The presence of harmful microplastics in consumer goods, drinking water, and food, has spurred more state legislation to address the issue. So far states have introduced (and enacted) various policies to address the presence of microplastics. Illinois introduced five different bills related to microfiltration systems in commercial washing machines and enacted a bill that requires the IL EPA to publish online information about microplastics and their effects on aquatic life and human health. In Minnesota, lawmakers made the initial step of defining “microplastics” and “nanoplastics” as part of a larger bill that includes a bevy of environmental related policies. Lawmakers in New Jersey introduced legislation to ban the manufacturing and sale of consumer products containing microbeads along with regulations concerning the identification and testing of microplastics in drinking water. Similar legislation was also introduced in Rhode Island, Texas, and Virginia.

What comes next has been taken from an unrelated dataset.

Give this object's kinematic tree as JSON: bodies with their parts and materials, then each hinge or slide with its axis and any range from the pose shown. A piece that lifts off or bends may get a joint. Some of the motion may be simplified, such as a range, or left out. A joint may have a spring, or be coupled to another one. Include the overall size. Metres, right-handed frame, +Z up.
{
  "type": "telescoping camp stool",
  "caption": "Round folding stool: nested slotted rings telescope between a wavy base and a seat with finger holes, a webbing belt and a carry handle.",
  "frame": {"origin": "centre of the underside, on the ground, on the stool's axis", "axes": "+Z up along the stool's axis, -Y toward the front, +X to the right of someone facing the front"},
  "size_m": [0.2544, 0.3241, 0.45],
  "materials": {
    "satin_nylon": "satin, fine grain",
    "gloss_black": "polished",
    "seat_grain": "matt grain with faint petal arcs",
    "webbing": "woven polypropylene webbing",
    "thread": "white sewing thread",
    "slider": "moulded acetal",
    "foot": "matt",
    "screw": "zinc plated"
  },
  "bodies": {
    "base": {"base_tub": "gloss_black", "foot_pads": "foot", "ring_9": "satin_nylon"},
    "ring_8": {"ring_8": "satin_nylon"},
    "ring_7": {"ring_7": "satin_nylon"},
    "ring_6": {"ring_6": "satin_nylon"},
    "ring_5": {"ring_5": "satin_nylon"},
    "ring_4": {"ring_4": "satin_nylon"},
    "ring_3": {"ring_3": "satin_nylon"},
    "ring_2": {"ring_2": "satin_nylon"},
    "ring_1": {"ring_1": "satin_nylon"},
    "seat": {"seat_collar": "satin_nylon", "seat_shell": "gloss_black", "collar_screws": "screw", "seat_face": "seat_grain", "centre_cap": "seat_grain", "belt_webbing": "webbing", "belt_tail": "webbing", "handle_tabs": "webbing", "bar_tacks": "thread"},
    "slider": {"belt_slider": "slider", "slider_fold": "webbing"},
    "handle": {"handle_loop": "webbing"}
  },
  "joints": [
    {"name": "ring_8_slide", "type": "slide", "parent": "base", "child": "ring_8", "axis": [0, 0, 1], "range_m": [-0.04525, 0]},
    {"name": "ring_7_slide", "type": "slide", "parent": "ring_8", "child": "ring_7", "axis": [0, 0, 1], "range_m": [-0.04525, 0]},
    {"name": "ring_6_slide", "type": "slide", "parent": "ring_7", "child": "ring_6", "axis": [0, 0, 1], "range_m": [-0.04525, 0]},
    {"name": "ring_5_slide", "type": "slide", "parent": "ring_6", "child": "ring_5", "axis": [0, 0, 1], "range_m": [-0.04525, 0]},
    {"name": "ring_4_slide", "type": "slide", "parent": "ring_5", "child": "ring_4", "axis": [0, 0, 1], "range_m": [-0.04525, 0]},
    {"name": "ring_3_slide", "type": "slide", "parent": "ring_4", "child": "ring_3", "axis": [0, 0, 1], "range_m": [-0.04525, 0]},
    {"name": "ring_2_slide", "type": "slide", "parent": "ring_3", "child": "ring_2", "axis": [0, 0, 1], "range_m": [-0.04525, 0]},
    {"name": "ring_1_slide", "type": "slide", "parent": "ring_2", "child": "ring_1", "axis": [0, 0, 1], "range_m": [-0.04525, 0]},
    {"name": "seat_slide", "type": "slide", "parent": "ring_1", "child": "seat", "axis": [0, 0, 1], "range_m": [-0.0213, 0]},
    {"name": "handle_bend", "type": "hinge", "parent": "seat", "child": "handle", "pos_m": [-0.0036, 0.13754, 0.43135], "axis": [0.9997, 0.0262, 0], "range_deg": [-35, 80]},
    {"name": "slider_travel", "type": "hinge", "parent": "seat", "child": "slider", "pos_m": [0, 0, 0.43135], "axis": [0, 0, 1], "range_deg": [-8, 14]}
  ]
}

States will continue to introduce legislation related to microplastics over the coming years as legislators across the country are focused on addressing the presence of harmful chemicals in consumer products and drinking water. The use of chemicals that are categorized as PFAS (polyfluoroalkyl substances) have been under heavy scrutiny by state governments over the last several cycles, and the focus on microplastics in products goes hand in hand with the restrictions on PFAS chemicals as a continuation of this trend.

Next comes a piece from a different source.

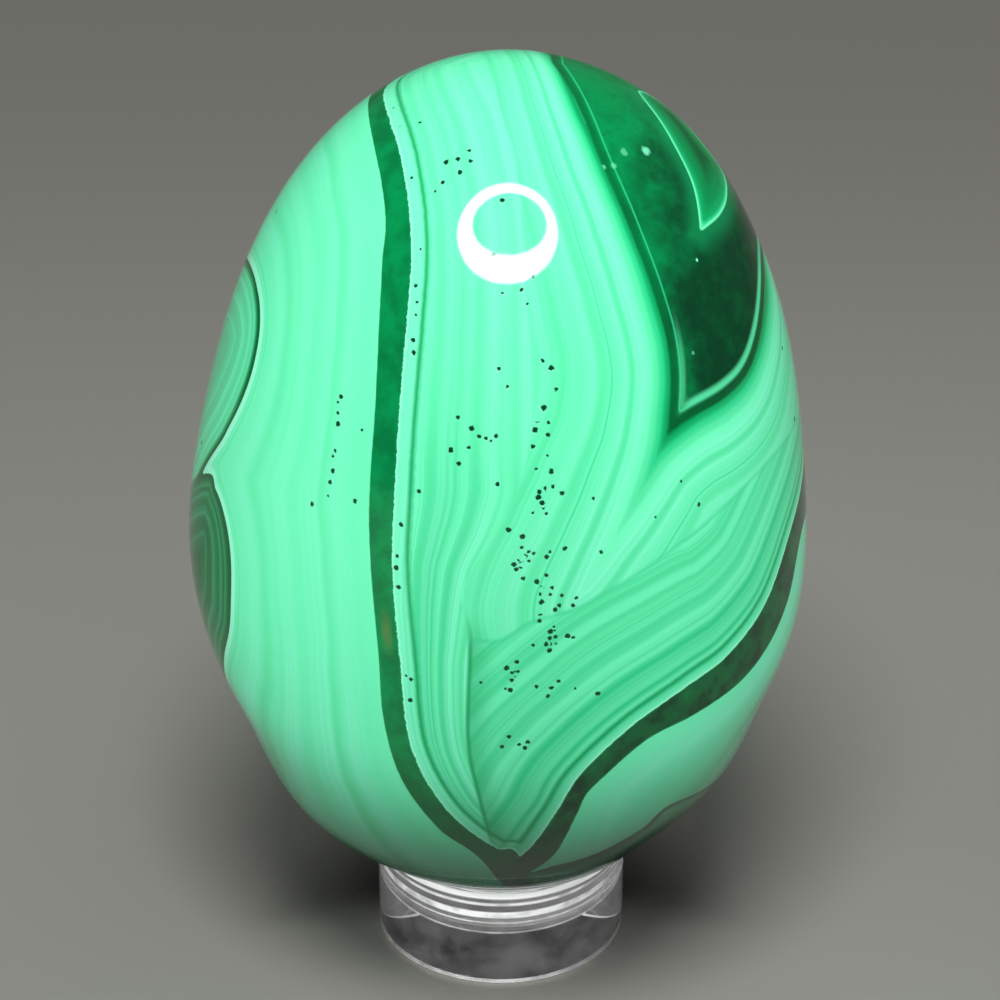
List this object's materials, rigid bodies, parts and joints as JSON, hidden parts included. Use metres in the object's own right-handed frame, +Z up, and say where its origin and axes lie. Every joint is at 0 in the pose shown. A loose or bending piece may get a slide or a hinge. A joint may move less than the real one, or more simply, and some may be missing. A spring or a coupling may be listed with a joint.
{
  "type": "decorative egg on stand",
  "caption": "Polished banded green stone egg standing blunt end down in a short clear ring with a waisted bore and a seat turned to its curve.",
  "frame": {"origin": "centre of the ring's foot, on the surface that the ring stands on", "axes": "+Z up along the ring's axis and close to the egg's long axis; the viewer of the picture stands towards -Y, with +X to the right"},
  "size_m": [0.0584, 0.0584, 0.0923],
  "materials": {
    "banded_stone": "polished",
    "clear_acrylic": "polished"
  },
  "bodies": {
    "stand": {"ring_stand": "clear_acrylic"},
    "egg": {"malachite_egg": "banded_stone"}
  },
  "joints": [
    {"name": "egg_lift", "type": "slide", "parent": "stand", "child": "egg", "axis": [0, 0, 1], "range_m": [0, 0.03]}
  ]
}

As the nation’s energy system transitions from fossil fuels to renewables, an increasingly daunting challenge is how to get the energy produced by wind and solar generation, which are often positioned in areas away from population centers, to the businesses and residents that need to consume the electricity. This is primarily accomplished by long-range transmission lines. But it’s largely acknowledged that today’s electrical grids and transmission line systems are not up to the task of the growing demand for electricity in the U.S.
This challenge of meeting their states’ future energy needs finally began to dawn on state lawmakers in 2024. Legislators typically like to focus on short-term goals that are easier to pass or block in the case of bills they oppose, but thinking long-term to meet the nation’s energy needs takes a large amount of planning, resources, and funding — all topics that many in the state legislature are loathe to pursue. Increased energy resources will be needed in the very near future to meet the rising demand for energy from data centers, electric vehicles, and growing populations. In addition to increasing energy supplies, utility companies, regulators, and policymakers will need to build out their infrastructure and transmission capabilities in order to handle the predicted increase in energy usage. Other major considerations that must be factored into the energy buildout include costs to ratepayers and environmental impacts.

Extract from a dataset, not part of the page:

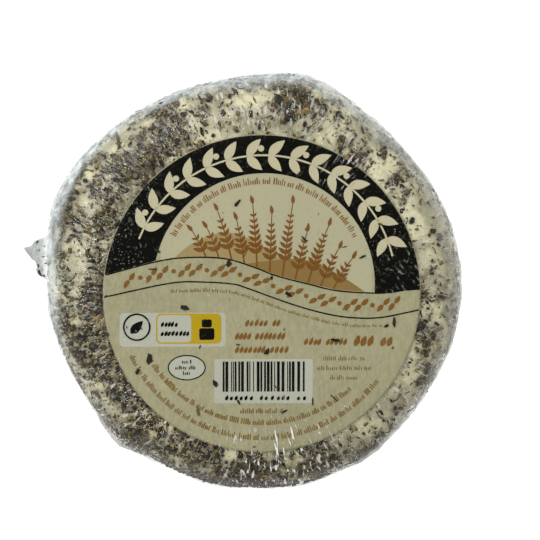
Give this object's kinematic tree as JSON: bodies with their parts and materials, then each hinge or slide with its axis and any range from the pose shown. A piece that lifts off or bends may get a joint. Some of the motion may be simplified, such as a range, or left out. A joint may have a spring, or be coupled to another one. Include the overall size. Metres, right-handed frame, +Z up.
{
  "type": "herb cheese",
  "caption": "Low round soft cheese coated in chopped herbs, with a round paper label on its face, wrapped in clear film that is drawn in and sealed underneath.",
  "frame": {"origin": "middle of the underside, on the sealed end of the film, where the cheese touches the table", "axes": "+Z up through the label, +Y towards the top of the label, +X to the label's right"},
  "size_m": [0.1063, 0.1007, 0.0299],
  "materials": {
    "herb_crust": "moist soft cheese crust under chopped dried herbs",
    "label_paper": "uncoated cream paper with flat printed colours",
    "clear_film": "clear glossy film, stretched and wrinkled",
    "sealed_film": "many layers of clear film pressed together with heat"
  },
  "bodies": {
    "root": {"cheese": "herb_crust", "label": "label_paper", "film": "clear_film", "film_seal": "sealed_film"}
  },
  "joints": []
}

States began to address these long-term planning issues with their grid in 2024. One way states are meeting rising energy needs is by cutting red tape in the permitting process to make it easier to bring new generators online. Lawmakers in Arizona this June passed legislation (AZ HB 2003), which will allow utility companies to replace aging (built before 1971) power lines without having to apply for new environmental permits or hold hearings. In New York, the legislature’s massive 2025-26 transportation, economic development, and environmental conservation budget (NY AB 8808/SB 8308) includes a section creating a new program called the “Renewable Action Through Project Interconnection and Deployment (RAPID) Act.” This measure streamlines the existing permitting process for major facilities overseen by expediting timelines for comment periods and completion of electric, gas, and renewable energy projects, and coordinating with local governments.
Modernization of the electric grid would also help states meet increasing energy demands by making transmission facilities more efficient, less wasteful, and able to handle increased loads. States are looking to upgrade electric facilities to bring new distribution generation resources online, as well as new technology like micro-grids, and demand-response programs. In order to get their arms around the size of the electric upgrades needed, several states passed legislation to require their respective public utility commissions/public service commissions to conduct studies on the cost and feasibility of making improvements to the grid. Virginia lawmakers adopted legislation (VA HB 862) in March to require electric utilities’ long-term planning to include assessments of the potential application of grid-enhancing technologies and advanced conductors. The law now requires an electric utility that does not include such technology upgrades to provide a detailed explanation of why the utility declined to include such plans.
California lawmakers likewise passed adopted legislation (CA SB 1006) directing utilities to study the feasibility of using grid-enhancing technologies. Minnesota lawmakers passed a bill (MN SF 4942) requiring utility companies to submit reports on their grid-enhancing technologies as well as their transmission capacity and congestion. The same bill also creates an ombudsman position within the PUC responsible for interconnection issues.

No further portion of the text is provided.